Well, the vslock code has its problems as well.  And it is a very
heavy-handed mechanism when you're only copying a single int into
userland.

> > What does "mpsafe" mean here?  The READ_ONCE() and WRITE_ONCE() here
> > don't really achieve anything and from a user standpoint this could
> > still yield inconsistent values, where two threads changing the sysctl
> > value concurrently could return any "old" value.  And by that I mean
> > that if the value of the sysctl is initailly A, thread 1 changes it to
> > B and thread 2 changes it to C, the final value may end up as C, but
> > thread 2 might return either A or B as the old value.  A truly
> > "mpsafe" version should probably use atomic_swap_uint(9).  Otherwise
> > you might just as wel just remove the locking around the existing
> > sysctl_bounded_arr() call.
> 
> "mpsafe" with READ_ONCE() and WRITE_ONCE() means the compiler does
> exactly one memory access.  When accessing one integer this guarantee
> may be enough.  If there are more than one variable or multiple
> memory locations involved, the surrounding code needs barriers or
> locks.
> 
> Basically the diff checks that the IP code has no such variables
> depending on each other.  Otherwise it reads them once and passes
> the value along in register or stack.

But there is no need to use READ_ONCE() here.  You're simply copying
out the value to userland.  Even if the compiler for some weird reason
decides to do multiple memory accesses, the result of only one of
those will be what gets copied out to userland.  I' simply saying that
you're over-using READ_ONCE() and WRITE_ONCE() here.  This is not what
they're inteded for as far as I understand.

> Multiple sysctl reads in thead A B C are serialized by the rwlock
> sysctl_lock.  In my previous diff a added a comment there.  Actually
> I was concerned about it, tried fix to it with a mutex, until I
> discovered it cannon happen due to sysctl_lock.

Well, there have been efforts to remove/reduce sysctl_lock.  And
please look at the comment for sysctl_lock at the top of the file.
That lock isn't about serializing sysctl reads.  It is all about
reducing the damage that vslock can do to the system.

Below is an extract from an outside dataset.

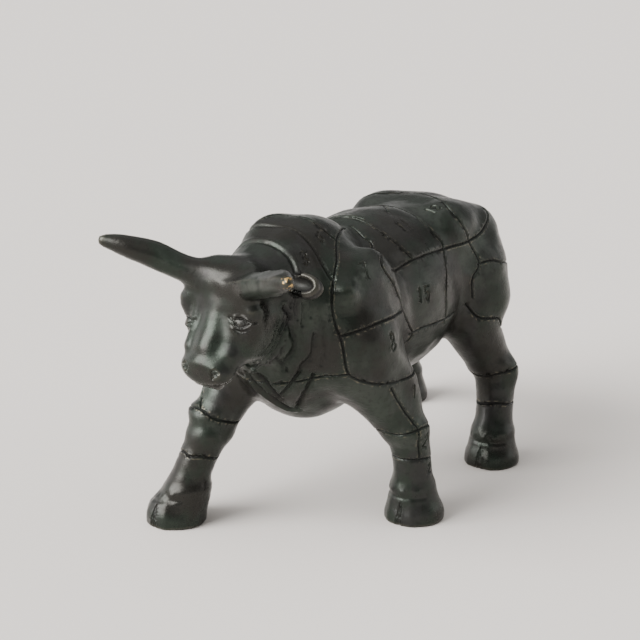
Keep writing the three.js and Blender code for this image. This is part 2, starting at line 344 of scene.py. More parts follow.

> Just removing the net lock around sysctl_bounded_arr() call feels
> wrong.  The bare minimum for integer access without lock is the
> READ_ONCE() macro.  I use it to mark lockless reads where another
> thread may modify the value.

And that's where we disagree.  

> Of course when using it, you have to
> be careful that the surrounding code actually uses it only once and
> not in correlation with some other value.
> 
> Currently we have the big hammer net lock.  A mutex for changing a
> single integer is overkill.  Atomic read and store could be
> implemented, but is not necessary.  Reading values that another CPU
> may modify without volatile is wrong.  Otherwise the compile may
> read multiple times or cache the value.  So READ_ONCE() and
> WRITE_ONCE() seems the way to go.
> 
> How would you implement this?

I would probably using atomic_swap_uint() for the sysctls that can be
changed and not worry about multiple access for the read-only ones.